How to Create a Successful Business Model?
Here are some steps you can follow to develop a solid business model:
- Identify your target market: Clearly define your target audience to understand their preferences, needs, and pain points. Conduct market research to gather relevant data and insights about your potential customers.
- Define your value proposition: Determine what unique value or solution your business offers customers. Your value proposition should address a specific problem or provide a significant benefit that differentiates you from competitors.
- Choose a revenue model: Decide how your business will generate revenue. There are various revenue models, such as product sales, subscriptions, licensing, advertising, or a combination of multiple models. Select the one that aligns with your offering and target market.
- Analyze the competitive landscape: Assess your competitors and their business models. Identify their strengths and weaknesses, and check to find opportunities for differentiation and innovation. This analysis will help you position your business effectively.
- Develop a marketing and sales strategy: Determine how you will promote your product and service to reach your target market. Create a marketing plan that includes channels, messaging, pricing, and distribution strategies. Define your sales process and customer acquisition strategy.
- Build partnerships and alliances: Consider establishing strategic partnerships and alliances with other businesses that complement your offerings. These partnerships can help expand your reach, enhance your capabilities, and create new opportunities.
- Create a financial plan: Develop a comprehensive plan outlining your revenue projections, cost structure, and funding requirements. Consider factors such as pricing, expenses, cash flow, and profitability.

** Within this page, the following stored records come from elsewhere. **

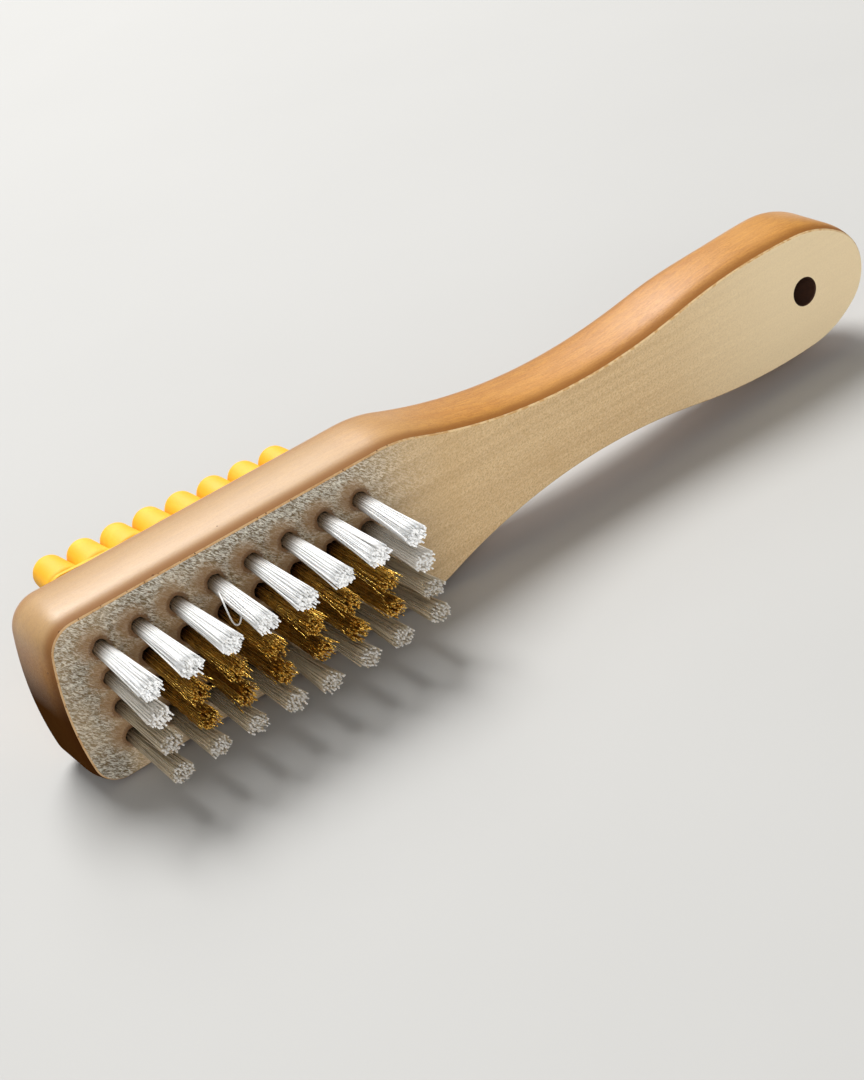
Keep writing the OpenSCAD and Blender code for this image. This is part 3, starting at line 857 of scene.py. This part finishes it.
def nubRings():
    # Profile: a hollow flank that widens into the neighbours, and a dome fuller than a quarter ellipse.
    # Across the rows the flank stays narrow, and the tips splay and lean a little.
    rng = np.random.default_rng(11)
    flank = np.array(pad["flank"], float)
    shoulder, top = flank[-1]
    full, poleGap = pad["fullness"], 0.02
    angle = np.linspace(0, math.pi / 2 - poleGap, pad["domeRings"])[1:]
    radius = np.concatenate([flank[:, 1], top * np.cos(angle) ** full])
    dome = shoulder + (pad["nubHeight"] - shoulder) * np.sin(angle) ** (1 / full)
    height = pad["plate"] + np.concatenate([flank[:, 0] - pad["nubSink"], dome])
    column, row = np.meshgrid(np.arange(pad["columns"]), np.arange(pad["rows"]))
    x = (column.ravel() - (pad["columns"] - 1) / 2) * pad["pitch"]
    y = (row.ravel() - (pad["rows"] - 1) / 2) * pad["rowPitch"]
    turn = np.linspace(0, 2 * math.pi, pad["nubSides"], endpoint=False)
    share = (height / height[-1])[None, :, None]
    tall = height[None, :, None] - share * rng.uniform(0, pad["heightJitter"], (len(x), 1, 1))
    lean = rng.normal(0, pad["leanJitter"], (2, len(x), 1, 1))
    edge = y.max() + pad["nubRadius"] + pad["rim"] / 2
    end = x.max() + pad["nubRadius"] + pad["endRim"] - pad["endClear"]
    across = np.clip(radius[None, :, None] * np.cos(turn) + x[:, None, None], -end, end)
    narrow = np.minimum(radius, pad["nubRadius"])[None, :, None]
    up = np.clip(narrow * np.sin(turn) + y[:, None, None], -edge, edge)
    across = across + (lean[0] + pad["lean"]) * share
    up = up + (lean[1] + pad["splay"] * (y / y.max())[:, None, None]) * share
    return np.stack([across, up, np.broadcast_to(tall, across.shape)], axis=-1)


def rubberMaterial():
    # Soft yellow rubber: satin skin, a dusty bloom in patches and a faint orange-peel surface
    look = rubberLook
    material, tree, shader, position = newMaterial(
        "yellowRubber", Subsurface_Weight=0.2, Subsurface_Radius=(1.0, 0.7, 0.2), Subsurface_Scale=0.003,
        IOR=1.45)
    bloom = noise(tree, position, look["bloomScale"], 5.0, 0.6)
    skin = noise(tree, position, look["skinScale"], 3.0)
    feed(tree, shader, Base_Color=blendColours(tree, ramp(tree, bloom, 0.45, 0.75), *look["tones"]),
         Roughness=between(tree, bloom, 0.46, 0.76), Normal=bumped(tree, skin, look["reliefDepth"], 0.5))
    return material


def buildPad():
    plate = tubeMesh("plate", placeOnBack(plateRings()))
    nubs = tubeMesh("nubs", placeOnBack(nubRings()), smoothCaps=True)
    rubber = rubberMaterial()
    plate.materials.append(rubber)
    nubs.materials.append(rubber)
    plate.set_sharp_from_angle(angle=math.radians(50))
    addPiece("rubber_pad_plate", plate, "rubber", "rubber_pad")
    addPiece("rubber_pad_nubs", nubs, "rubber", "rubber_pad")


buildPad()
print("stage 4: rubber pad moulded")


# Anchors stay as they are inside the wood, and get the finish of drawn flat wire
wireLook = dict(tones=((196, 196, 194), (168, 168, 166)), grainScale=2000.0)


def wireMaterial():
    look = wireLook
    material, tree, shader, position = newMaterial("flatWire", Metallic=1.0)
    drawn = useGroup(tree, streaks, position, Stretch=(0.1, 1, 1), Scale=look["grainScale"], Sharpness=0.3)
    feed(tree, shader, Base_Color=blendColours(tree, drawn.outputs["Mask"], *look["tones"]),
         Roughness=between(tree, drawn.outputs["Fine"], 0.25, 0.45))
    return material


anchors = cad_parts["tuft_anchors"]
anchors.data.materials.clear()
anchors.data.materials.append(wireMaterial())


# Stage: camera at the photo's angle, pale floor and soft light. The camera's place is in millimetres and
# the lamps' in metres.
camera = dict(
    lens=76.2, sensor=36.0, place=(-188.5, -335.7, 230.1),
    right=(0.792, -0.563, -0.237), forward=(0.394, 0.768, -0.506))
lamps = [
    dict(name="keyLamp", place=(0.1, 0.95, 1.6), size=1.1, power=46.0),
    dict(name="backLamp", place=(0.6, 1.54, 1.12), size=0.6, power=4.8),
    dict(name="frontLamp", place=(-0.7, -1.3, 0.7), size=1.1, power=11.8)]
lampAim = (0, 0, 0.02)
stageLook = dict(
    floor=(182, 181, 178), mottle=4, mottleScale=12.0, floorReach=3.0,
    worldLight=0.26, worldSeen=0.9, worldMirrored=0.2)


def buildCamera():
    # It looks forward, and its back direction is made exactly square to its right
    eye = bpy.data.cameras.new("camera")
    eye.lens = camera["lens"]
    eye.sensor_width = camera["sensor"]
    eye.clip_start = 0.01
    holder = bpy.data.objects.new("camera", eye)
    bpy.context.scene.collection.objects.link(holder)
    right = Vector(camera["right"]).normalized()
    back = -Vector(camera["forward"])
    back = (back - right * back.dot(right)).normalized()
    turn = Matrix([right, back.cross(right), back]).transposed()
    holder.matrix_world = Matrix.Translation(Vector(camera["place"]) * mm) @ turn.to_4x4()
    bpy.context.scene.camera = holder


def buildLamps():
    # Round area lamps, all aimed at the middle of the brush
    for lamp in lamps:
        light = bpy.data.lights.new(lamp["name"], "AREA")
        light.shape = "DISK"
        light.size = lamp["size"]
        light.energy = lamp["power"]
        holder = bpy.data.objects.new(lamp["name"], light)
        bpy.context.scene.collection.objects.link(holder)
        place = Vector(lamp["place"])
        holder.location = place
        holder.rotation_euler = (place - Vector(lampAim)).to_track_quat("Z", "Y").to_euler()


def buildWorld():
    # One level lights the scene, another is seen behind the floor and a third in reflections
    world = bpy.data.worlds.new("studio")
    world.use_nodes = True
    bpy.context.scene.world = world
    tree = world.node_tree
    tree.nodes.clear()
    path = tree.nodes.new("ShaderNodeLightPath")
    light = stageLook["worldLight"]
    level = between(tree, path.outputs["Is Camera Ray"], light, stageLook["worldSeen"])
    level = mathNode(
        tree, "MULTIPLY_ADD", path.outputs["Is Glossy Ray"], stageLook["worldMirrored"] - light, level)
    back = tree.nodes.new("ShaderNodeBackground")
    back.inputs[0].default_value = (1, 1, 1, 1)
    tree.links.new(level, back.inputs[1])
    out = tree.nodes.new("ShaderNodeOutputWorld")
    tree.links.new(back.outputs[0], out.inputs[0])


def buildFloor():
    reach = stageLook["floorReach"]
    mesh = bpy.data.meshes.new("floor")
    corners = [(-reach, -reach, 0), (reach, -reach, 0), (reach, reach, 0), (-reach, reach, 0)]
    mesh.from_pydata(corners, [], [(0, 1, 2, 3)])
    floor = bpy.data.objects.new("floor", mesh)
    bpy.context.scene.collection.objects.link(floor)
    material, tree, shader, position = newMaterial("paleFloor", Roughness=0.7)
    cloud = noise(tree, position, stageLook["mottleScale"], 3.0)
    darker = [value - stageLook["mottle"] for value in stageLook["floor"]]
    feed(tree, shader, Base_Color=blendColours(tree, cloud, stageLook["floor"], darker))
    mesh.materials.append(material)


buildCamera()
buildLamps()
buildWorld()
buildFloor()
bpy.context.scene.view_settings.view_transform = "Standard"
print("stage 5: camera, lamps and floor placed")
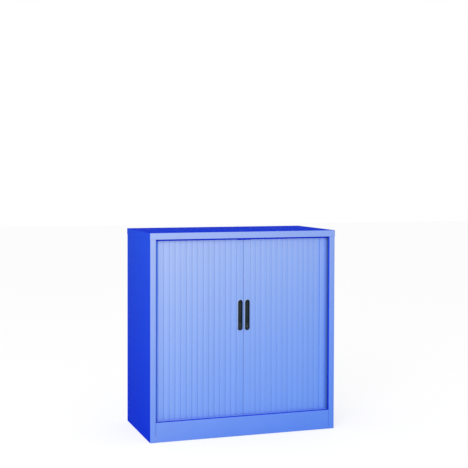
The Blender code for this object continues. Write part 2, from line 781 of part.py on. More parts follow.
def make_guide_shoes():
    """Moulded shoes plugged into the ends of the lead rails, which run in the tracks."""
    edge = GAP
    inside_near = MEETING_GAP / 2 + LEAD_WALL + GAP
    inside_far = MEETING_GAP / 2 + LEAD_WEB - LEAD_WALL - GAP
    tongue_rear = FACE_Y + HINGE_DEPTH + SOCKET_OUTER
    plug_front = FACE_Y + LEAD_WALL + GAP
    ends = {
        "bottom": (SLAT_BOTTOM, LEAD_BOTTOM - GAP, 1),
        "top": (SLAT_TOP, LEAD_TOP + GAP, -1),
    }
    for word, side in SIDES:
        for end, (tip, shoulder, way) in ends.items():
            low_z, high_z = sorted((tip, shoulder))
            tongue = block(
                "%s_%s_guide_shoe" % (word, end),
                *box_between(
                    (MEETING_GAP / 2 + edge, FACE_Y, low_z),
                    (MEETING_GAP / 2 + LEAD_WEB - edge, tongue_rear, high_z),
                    side,
                ),
            )
            low_z, high_z = sorted((shoulder - way * SHOE_PLUG_SINK, shoulder + way * SHOE_PLUG))
            stem = block(
                "plug",
                *box_between((inside_near, plug_front, low_z), (inside_far, tongue_rear, high_z), side),
            )
            join(tongue, [stem])
            put(tongue, (MEETING_GAP / 2 * side, FACE_Y, tip))
            finish_piece(tongue, "dark_track")


def make_handles():
    """Moulded flush handles: a finger recess over a lock seat, parted by a bar."""
    bar_low = HANDLE_END_Z + BAR_ABOVE_END - BAR_HEIGHT / 2
    bar_high = bar_low + BAR_HEIGHT
    pocket_height = HANDLE_HEIGHT - 2 * POCKET_RIM
    recess_width = POCKET_WIDTH - 2 * POCKET_WALL
    recess_height = pocket_height - 2 * POCKET_WALL
    for word, side in SIDES:
        centre = (HANDLE_OFFSET * side, HANDLE_CENTRE_Z)
        x_low = centre[0] - HANDLE_WIDTH
        x_high = centre[0] + HANDLE_WIDTH
        y_low = FACE_Y - HANDLE_PROUD - 2 * OVERRUN
        y_high = FACE_Y + POCKET_DEPTH + OVERRUN
        z_low = HANDLE_CENTRE_Z - HANDLE_HEIGHT
        z_high = HANDLE_CENTRE_Z + HANDLE_HEIGHT
        front = FACE_Y - HANDLE_PROUD
        handle = prism(
            word + "_handle",
            stadium(centre, HANDLE_WIDTH, HANDLE_HEIGHT, STADIUM_STEPS),
            "XZ",
            front,
            FACE_Y - GAP,
        )
        round_front_edge(handle, front)
        pocket = prism(
            "pocket",
            stadium(centre, POCKET_WIDTH, pocket_height, STADIUM_STEPS),
            "XZ",
            front + HANDLE_EDGE,
            FACE_Y + POCKET_DEPTH,
        )
        seat_back = FACE_Y + LOCK_SEAT_DEPTH + POCKET_WALL
        spare = block("spare", (x_low, seat_back, z_low), (x_high, y_high, bar_low))
        cut(pocket, [spare])
        boss = prism(
            "boss",
            circle((centre[0], LOCK_Z), BOSS_RADIUS, BARREL_SIDES),
            "XZ",
            FACE_Y + LOCK_SEAT_DEPTH + POCKET_WALL / 2,
            FACE_Y + BARREL_BACK - GAP,
        )
        join(handle, [pocket, boss])
        recess = prism(
            "recess",
            stadium(centre, recess_width, recess_height, STADIUM_STEPS),
            "XZ",
            front - OVERRUN,
            FACE_Y + POCKET_DEPTH - POCKET_WALL,
        )
        below_bar = block("below_bar", (x_low, y_low, z_low), (x_high, y_high, bar_high))
        cut(recess, [below_bar])
        seat = prism(
            "seat",
            stadium(centre, recess_width, recess_height, STADIUM_STEPS),
            "XZ",
            front - OVERRUN,
            FACE_Y + LOCK_SEAT_DEPTH,
        )
        above_bar = block("above_bar", (x_low, y_low, bar_low), (x_high, y_high, z_high))
        cut(seat, [above_bar])
        tools = [recess, seat]
        if side > 0:
            bore = prism(
                "bore",
                circle((centre[0], LOCK_Z), BARREL_RADIUS + GAP, BARREL_SIDES),
                "XZ",
                FACE_Y - OVERRUN,
                FACE_Y + BARREL_BACK + OVERRUN,
            )
            tools.append(bore)
        cut(handle, tools)
        put(handle, (centre[0], FACE_Y, HANDLE_CENTRE_Z))
        finish_piece(handle, "black_moulding", 35)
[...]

This plan will guide your financial decisions and demonstrate the viability of your business model to potential investors or lenders.
- Test and iterate: Once you have a clear business model, test it in the market. Gather feedback from customers and adapt your approach based on their responses. Continuously iterate and refine your model to improve its effectiveness.
- Monitor and measure key metrics: Establish key performance indicators (KPIs) to track the business model’s success. Monitor customer acquisition costs, lifetime value, revenue growth, and profitability metrics. Regularly evaluate your performance and make data-driven decisions.
Successful Business Models:
Netflix is one such successful business model example we can think of. It revolutionized the entertainment industry with its subscription-based streaming model. By offering a vast range of movies and TV shows through an online platform, Netflix disrupted the traditional video rental market dominated by Blockbuster.
They focused on delivering convenience and personalization to customers, leveraging data analytics to recommend content based on user preferences.
Failed Business Models:
Blockbuster was a dominant player in the video rental industry. However, they failed to adapt to the shift toward online streaming and the decline of physical movie rentals. Blockbuster relied heavily on brick-and-mortar stores and late fees, inconveniencing customers.
Their inability to recognize the changing preferences of consumers and embrace new technologies ultimately led to their downfall.
The four components of a business model are:
- Value proposition
- Revenue model
- Cost structure
- Key resources and key activities
A business model is a conceptual framework that describes how a business creates, delivers, and captures value. It focuses on the fundamental aspects of a business, such as its target market, value proposition, revenue streams, and cost structure.
In contrast, a business plan is a comprehensive document that outlines the specific strategies, tactics, and actions a business intends to take to achieve its objectives. It includes sections like company description, market analysis, marketing strategies, financial projections, and implementation timelines.
A well-designed business model should be adaptable and regularly reviewed to align with market dynamics and ensure long-term success.